[WHAT TO WORK ON]:
Locate the lines that hold the string "this". Copy every such line.

[A block of data]:
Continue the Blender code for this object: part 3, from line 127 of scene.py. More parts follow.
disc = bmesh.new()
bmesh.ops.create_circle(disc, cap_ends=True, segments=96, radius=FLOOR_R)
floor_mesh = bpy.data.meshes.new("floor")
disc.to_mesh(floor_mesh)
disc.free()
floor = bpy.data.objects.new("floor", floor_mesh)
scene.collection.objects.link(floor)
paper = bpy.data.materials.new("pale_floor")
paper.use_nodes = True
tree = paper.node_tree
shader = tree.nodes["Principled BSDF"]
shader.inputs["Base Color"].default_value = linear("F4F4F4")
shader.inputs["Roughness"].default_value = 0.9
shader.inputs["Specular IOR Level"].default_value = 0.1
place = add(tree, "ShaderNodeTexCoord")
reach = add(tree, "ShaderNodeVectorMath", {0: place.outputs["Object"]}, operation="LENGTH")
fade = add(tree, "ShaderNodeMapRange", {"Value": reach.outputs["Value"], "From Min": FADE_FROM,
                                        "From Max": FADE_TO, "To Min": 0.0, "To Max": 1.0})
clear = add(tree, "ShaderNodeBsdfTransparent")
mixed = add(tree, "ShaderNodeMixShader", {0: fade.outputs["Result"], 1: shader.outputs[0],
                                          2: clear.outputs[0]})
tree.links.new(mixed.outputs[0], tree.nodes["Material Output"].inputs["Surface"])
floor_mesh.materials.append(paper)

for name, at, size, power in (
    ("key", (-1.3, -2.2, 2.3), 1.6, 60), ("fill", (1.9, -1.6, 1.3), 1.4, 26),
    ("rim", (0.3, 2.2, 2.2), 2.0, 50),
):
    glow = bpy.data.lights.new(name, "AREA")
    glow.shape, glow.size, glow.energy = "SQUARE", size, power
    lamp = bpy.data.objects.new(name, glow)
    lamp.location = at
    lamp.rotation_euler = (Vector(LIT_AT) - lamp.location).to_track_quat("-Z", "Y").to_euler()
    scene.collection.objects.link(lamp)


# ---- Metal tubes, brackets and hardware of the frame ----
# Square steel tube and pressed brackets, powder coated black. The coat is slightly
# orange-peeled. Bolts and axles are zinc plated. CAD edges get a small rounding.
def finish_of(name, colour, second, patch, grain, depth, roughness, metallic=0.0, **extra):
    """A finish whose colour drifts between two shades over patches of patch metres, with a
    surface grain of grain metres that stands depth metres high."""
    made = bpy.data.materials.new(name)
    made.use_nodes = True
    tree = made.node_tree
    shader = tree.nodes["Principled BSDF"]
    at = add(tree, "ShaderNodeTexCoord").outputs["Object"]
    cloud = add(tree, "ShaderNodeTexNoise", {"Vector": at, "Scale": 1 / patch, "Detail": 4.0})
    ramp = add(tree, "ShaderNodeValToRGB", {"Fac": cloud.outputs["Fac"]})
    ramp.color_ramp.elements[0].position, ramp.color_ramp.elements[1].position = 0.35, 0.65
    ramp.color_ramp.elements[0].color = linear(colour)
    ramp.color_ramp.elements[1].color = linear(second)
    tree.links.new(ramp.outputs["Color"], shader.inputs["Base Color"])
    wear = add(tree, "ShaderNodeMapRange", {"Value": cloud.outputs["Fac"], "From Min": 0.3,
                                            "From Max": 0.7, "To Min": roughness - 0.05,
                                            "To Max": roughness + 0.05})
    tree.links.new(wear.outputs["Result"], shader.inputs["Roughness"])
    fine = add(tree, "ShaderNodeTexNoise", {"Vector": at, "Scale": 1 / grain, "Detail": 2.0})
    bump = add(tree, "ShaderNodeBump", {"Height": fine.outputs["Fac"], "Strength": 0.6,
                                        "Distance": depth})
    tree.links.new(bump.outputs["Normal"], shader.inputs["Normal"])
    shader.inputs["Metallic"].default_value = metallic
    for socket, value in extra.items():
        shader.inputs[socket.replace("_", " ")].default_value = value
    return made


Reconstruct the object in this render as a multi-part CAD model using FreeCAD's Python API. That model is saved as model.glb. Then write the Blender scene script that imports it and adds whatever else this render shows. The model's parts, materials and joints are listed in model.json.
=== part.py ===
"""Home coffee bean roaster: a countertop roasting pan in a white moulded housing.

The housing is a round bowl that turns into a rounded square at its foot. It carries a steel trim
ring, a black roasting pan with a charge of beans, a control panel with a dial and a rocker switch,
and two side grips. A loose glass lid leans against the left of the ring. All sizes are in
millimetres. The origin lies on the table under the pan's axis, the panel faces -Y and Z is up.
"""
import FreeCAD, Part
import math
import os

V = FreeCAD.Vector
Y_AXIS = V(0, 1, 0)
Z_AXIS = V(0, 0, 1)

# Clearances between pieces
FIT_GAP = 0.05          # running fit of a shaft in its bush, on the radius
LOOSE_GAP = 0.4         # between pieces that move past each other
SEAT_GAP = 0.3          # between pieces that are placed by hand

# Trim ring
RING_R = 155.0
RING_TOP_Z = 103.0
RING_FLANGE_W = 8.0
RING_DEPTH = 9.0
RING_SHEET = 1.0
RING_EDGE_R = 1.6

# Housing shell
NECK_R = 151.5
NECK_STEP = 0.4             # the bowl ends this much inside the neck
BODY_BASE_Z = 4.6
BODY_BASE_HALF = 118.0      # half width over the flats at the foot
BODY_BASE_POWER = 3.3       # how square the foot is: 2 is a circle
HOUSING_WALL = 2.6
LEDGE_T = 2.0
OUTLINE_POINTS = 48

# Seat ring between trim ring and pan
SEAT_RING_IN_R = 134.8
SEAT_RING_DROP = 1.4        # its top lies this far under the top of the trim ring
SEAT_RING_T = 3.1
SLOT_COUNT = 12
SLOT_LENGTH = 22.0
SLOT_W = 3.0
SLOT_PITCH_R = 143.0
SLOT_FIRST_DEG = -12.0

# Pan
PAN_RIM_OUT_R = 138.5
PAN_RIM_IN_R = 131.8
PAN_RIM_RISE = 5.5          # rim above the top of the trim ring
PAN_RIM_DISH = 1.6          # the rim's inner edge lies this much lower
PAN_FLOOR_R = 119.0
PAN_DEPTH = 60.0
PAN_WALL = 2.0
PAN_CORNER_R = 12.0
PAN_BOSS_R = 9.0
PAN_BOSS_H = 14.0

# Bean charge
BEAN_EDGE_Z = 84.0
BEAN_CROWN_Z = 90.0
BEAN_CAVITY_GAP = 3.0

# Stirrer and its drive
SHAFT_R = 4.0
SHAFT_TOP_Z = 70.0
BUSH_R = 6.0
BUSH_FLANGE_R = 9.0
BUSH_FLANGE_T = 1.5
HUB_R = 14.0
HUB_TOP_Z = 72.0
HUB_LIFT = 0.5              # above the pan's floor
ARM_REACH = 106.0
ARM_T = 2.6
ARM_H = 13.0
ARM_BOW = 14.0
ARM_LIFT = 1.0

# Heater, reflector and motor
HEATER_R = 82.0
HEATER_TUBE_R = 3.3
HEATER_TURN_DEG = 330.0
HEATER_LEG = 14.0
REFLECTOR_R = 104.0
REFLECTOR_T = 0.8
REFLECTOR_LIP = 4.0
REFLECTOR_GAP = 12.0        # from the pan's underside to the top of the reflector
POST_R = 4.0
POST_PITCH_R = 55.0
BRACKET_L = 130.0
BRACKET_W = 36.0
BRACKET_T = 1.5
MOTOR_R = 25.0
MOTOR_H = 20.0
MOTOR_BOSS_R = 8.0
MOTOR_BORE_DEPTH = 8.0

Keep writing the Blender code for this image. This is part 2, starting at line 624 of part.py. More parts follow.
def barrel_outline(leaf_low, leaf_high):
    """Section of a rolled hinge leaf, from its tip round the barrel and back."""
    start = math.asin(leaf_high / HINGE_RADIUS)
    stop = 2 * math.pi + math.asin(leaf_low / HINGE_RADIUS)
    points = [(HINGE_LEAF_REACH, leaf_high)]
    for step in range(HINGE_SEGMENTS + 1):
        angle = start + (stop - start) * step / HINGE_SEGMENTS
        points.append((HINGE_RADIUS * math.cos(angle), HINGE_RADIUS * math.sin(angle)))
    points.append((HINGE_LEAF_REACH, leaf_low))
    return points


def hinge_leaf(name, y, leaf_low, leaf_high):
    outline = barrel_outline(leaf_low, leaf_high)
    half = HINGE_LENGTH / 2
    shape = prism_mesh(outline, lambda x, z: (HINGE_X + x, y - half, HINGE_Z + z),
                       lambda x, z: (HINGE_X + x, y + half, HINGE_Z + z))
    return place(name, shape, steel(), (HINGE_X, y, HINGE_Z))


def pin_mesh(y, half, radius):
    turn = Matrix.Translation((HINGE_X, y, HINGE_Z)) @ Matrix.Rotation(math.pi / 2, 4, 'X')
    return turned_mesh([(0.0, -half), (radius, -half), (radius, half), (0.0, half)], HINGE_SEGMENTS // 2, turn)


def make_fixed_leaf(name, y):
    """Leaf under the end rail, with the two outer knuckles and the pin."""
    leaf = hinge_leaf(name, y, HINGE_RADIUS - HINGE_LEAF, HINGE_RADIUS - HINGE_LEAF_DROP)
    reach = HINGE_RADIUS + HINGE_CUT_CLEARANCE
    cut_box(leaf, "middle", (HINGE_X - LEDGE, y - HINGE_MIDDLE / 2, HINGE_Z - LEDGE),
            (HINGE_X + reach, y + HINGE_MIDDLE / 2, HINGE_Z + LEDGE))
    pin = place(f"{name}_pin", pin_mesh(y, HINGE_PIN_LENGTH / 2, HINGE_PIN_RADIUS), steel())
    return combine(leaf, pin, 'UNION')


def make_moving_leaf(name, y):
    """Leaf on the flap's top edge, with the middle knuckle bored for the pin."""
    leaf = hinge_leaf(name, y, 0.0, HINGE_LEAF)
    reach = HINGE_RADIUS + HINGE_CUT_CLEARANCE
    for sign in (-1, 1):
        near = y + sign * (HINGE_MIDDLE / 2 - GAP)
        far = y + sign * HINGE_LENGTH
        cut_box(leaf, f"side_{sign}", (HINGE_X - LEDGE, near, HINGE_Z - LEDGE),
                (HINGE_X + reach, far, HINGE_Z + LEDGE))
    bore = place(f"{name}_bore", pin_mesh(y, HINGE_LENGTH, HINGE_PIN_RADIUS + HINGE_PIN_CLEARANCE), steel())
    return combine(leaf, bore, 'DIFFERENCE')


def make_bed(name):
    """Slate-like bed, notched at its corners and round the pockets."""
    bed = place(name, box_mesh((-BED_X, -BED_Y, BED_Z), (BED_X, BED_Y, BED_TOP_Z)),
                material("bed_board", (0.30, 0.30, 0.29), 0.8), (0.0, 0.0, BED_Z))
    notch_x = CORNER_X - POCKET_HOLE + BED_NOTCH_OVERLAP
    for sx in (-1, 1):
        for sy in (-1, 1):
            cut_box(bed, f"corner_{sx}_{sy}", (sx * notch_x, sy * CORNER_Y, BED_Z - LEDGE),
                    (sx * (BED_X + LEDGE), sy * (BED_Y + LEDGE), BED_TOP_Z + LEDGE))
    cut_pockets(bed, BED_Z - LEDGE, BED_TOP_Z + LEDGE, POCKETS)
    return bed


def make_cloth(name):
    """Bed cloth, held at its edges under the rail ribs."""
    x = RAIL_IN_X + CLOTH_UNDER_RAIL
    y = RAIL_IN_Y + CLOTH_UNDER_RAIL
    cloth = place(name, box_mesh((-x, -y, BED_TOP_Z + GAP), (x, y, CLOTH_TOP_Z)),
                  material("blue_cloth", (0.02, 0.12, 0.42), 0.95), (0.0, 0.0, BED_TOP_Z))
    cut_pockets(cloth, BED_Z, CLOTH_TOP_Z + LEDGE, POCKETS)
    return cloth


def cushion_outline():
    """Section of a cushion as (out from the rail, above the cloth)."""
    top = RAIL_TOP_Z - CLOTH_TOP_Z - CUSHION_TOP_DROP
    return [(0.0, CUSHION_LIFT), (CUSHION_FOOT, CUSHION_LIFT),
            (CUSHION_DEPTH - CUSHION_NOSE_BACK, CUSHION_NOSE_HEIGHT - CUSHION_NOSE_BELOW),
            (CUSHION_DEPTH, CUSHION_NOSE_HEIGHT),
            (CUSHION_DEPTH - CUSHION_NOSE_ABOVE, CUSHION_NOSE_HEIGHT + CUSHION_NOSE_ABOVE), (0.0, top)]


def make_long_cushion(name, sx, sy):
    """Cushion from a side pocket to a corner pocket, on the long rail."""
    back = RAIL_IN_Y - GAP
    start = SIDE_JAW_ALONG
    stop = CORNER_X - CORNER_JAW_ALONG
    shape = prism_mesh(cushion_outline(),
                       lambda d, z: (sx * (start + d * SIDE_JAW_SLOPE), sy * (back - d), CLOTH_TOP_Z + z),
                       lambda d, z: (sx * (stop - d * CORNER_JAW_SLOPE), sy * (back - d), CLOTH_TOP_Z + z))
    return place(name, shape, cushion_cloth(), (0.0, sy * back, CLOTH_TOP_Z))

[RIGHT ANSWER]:
Continue the Blender code for this object: part 3, from line 127 of scene.py. More parts follow.
Reconstruct the object in this render as a multi-part CAD model using FreeCAD's Python API. That model is saved as model.glb. Then write the Blender scene script that imports it and adds whatever else this render shows. The model's parts, materials and joints are listed in model.json.
NECK_STEP = 0.4             # the bowl ends this much inside the neck
SEAT_RING_DROP = 1.4        # its top lies this far under the top of the trim ring
PAN_RIM_DISH = 1.6          # the rim's inner edge lies this much lower
Keep writing the Blender code for this image. This is part 2, starting at line 624 of part.py. More parts follow.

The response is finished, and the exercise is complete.